If we have $n$ samples of a quantity, then the median is the value of a sample $x_i$ for which a many samples exist with a higher value as there are samples with a lower.

Variance

The variance can be defined in two ways. If the true mean $\mu$ of the probability distribution is known, from which the samples are drawn, then the variance is defined as

$$ Var = \frac{1}{n}\sum_{i=1}^{n}(x_i-\mu)^2 $$

However, if the mean has to be estimated from the sample mean, i.e. if we replace the true $\mu$ with the sample mean $\overline{x}$ above, then the variance is defined as (notice the change in denominator)

$$ Var = \frac{1}{n-1}\sum_{i=1}^{n}(x_i-\overline{x})^2 $$

The variance can also be denoted by $V$ or $\sigma^2$.

Standard Deviation

The standard deviation $\sigma$ is defined as the square root of the variance, $\sigma = \sqrt{Var}$.

Covariance

If we have two different random variables, from which we draw samples $x_i$ and $y_i$, then the covariance is defined as

$$ Cov = \frac{1}{n}\sum_{i=1}^{n}(x_i-\mu_x)(y_i-\mu_y) $$

if the means $\mu_x$ and $\mu_y$ of the two populations are known. If they are estimated from the sample means $\overline{x}$ and $\overline{y}$, then replace again the denominator $n$ by $n-1$, just as we have done in the definition of the variance.

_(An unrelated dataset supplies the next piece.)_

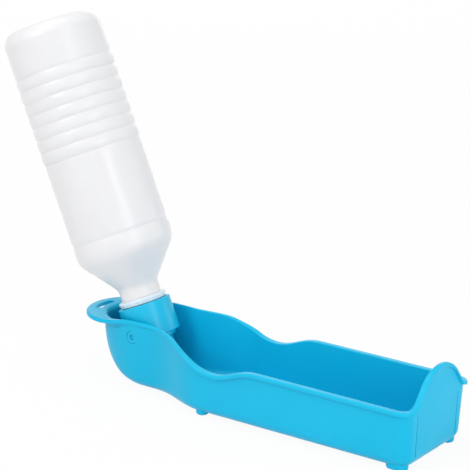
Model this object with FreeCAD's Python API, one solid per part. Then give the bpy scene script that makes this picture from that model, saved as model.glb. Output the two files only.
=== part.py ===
import FreeCAD, Part
import math
import os

# Portable pet water bottle with a fold-out drinking trough.
# Millimetres, +Z up. The trough lies along X with its deep end at +X, the bottle leans back at its other end.
# The part is built with the fold pivot at X = 0 and moved along X at the end, so that the origin is the middle of the bottom of its box.

# Trough
trough_end = 208.3            # outer face of the end wall at the height of the ground
side_half_width = 34.3        # outer face of a side wall at rim height, past the bend
hinge_half_width = 22.0       # outer face of a side wall at rim height, beside the cap
trough_wall = 2.0
end_wall = 2.0
trough_floor = 2.7            # thicker than the walls, so that the open bottle doesn't tip it
side_draft = 3.5              # degrees
end_draft = 2.8               # degrees
underside = 1.85              # height of the underside above the ground
bottom_rounding = 7.0         # outside radius between underside and side walls
corner_radius = 8.0           # outside radius of the upright corners at the end wall
bend_start = 15.0             # where the walls begin to widen
bend_end = 60.0               # where they are full width
bow_centre = 5.0              # where the rounded nose of the trough begins
bow_length = 38.7             # from there to the tip of the nose
bow_plan_power = 2.3          # fullness of the nose seen from above
bow_side_power = 3.0          # fullness of the nose seen from the side
bow_flat = 12.0               # the floor is flat for this far into the nose
bow_steps = 20                # straight stretches round the nose
bend_steps = 8                # along each bend
corner_steps = 4              # round each corner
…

The covariance becomes equal to the variance, if $x_i$ and $y_i$ are the same (and come from the same distribution). This is obvious from comparing the two corresponding formulas.

Code

The DataStatistics class below implements the calculation of these quantities.

class DataStatistics:
    
    def mean(self, data):
        """ Computes the estimate of the mean from the data. """
        # Could alternatively use the Numpy built-in function:
        # mean = np.mean(data)
        mean = 0.0
        for i in range(0, len(data)):
            mean = mean + data[i]
        mean = mean / len(data) # this is the denominator n.
        return mean
    
    def variance(self, data, mean=None):
        """ Implements sample variance, which has n-1 in denominator, assuming the mean is being estimated
        from the data, too; does not implement the population variance, which has n in the denominator
        and assumes the mean in known, not also estimated. 
        
        If no mean is supplied, then the mean is computed from the data. However
        for certain application a different mean can be supplied,
        e.g. zero for the computation of the CEP around a target. """
        
        if mean is None:
            mean = self.mean(data)
        # the above allows to supply this method with a different mean than from the data. 
            
        variance = 0.0
        for i in range(0, len(data)):
            variance = variance + (data[i]-mean)**2
        variance = variance / (len(data)-1) # this is the n-1 in denominator.
        return variance
    
    def standard_deviation(self, data, mean=None):
        """ Implements sample standard deviation (with n-1 in denominator, see above), assuming the mean
        has been estimated from the data too (as opposed to being known. """
        variance = self.variance(data, mean)
        stddev = np.sqrt(variance)
        return stddev
    
    def median(self, data):
        """ Computes the median of the data, using a Numpy built-in function. """
        median = np.median(data) # picks middle value (which has equal number of smaller and larger values).
        return median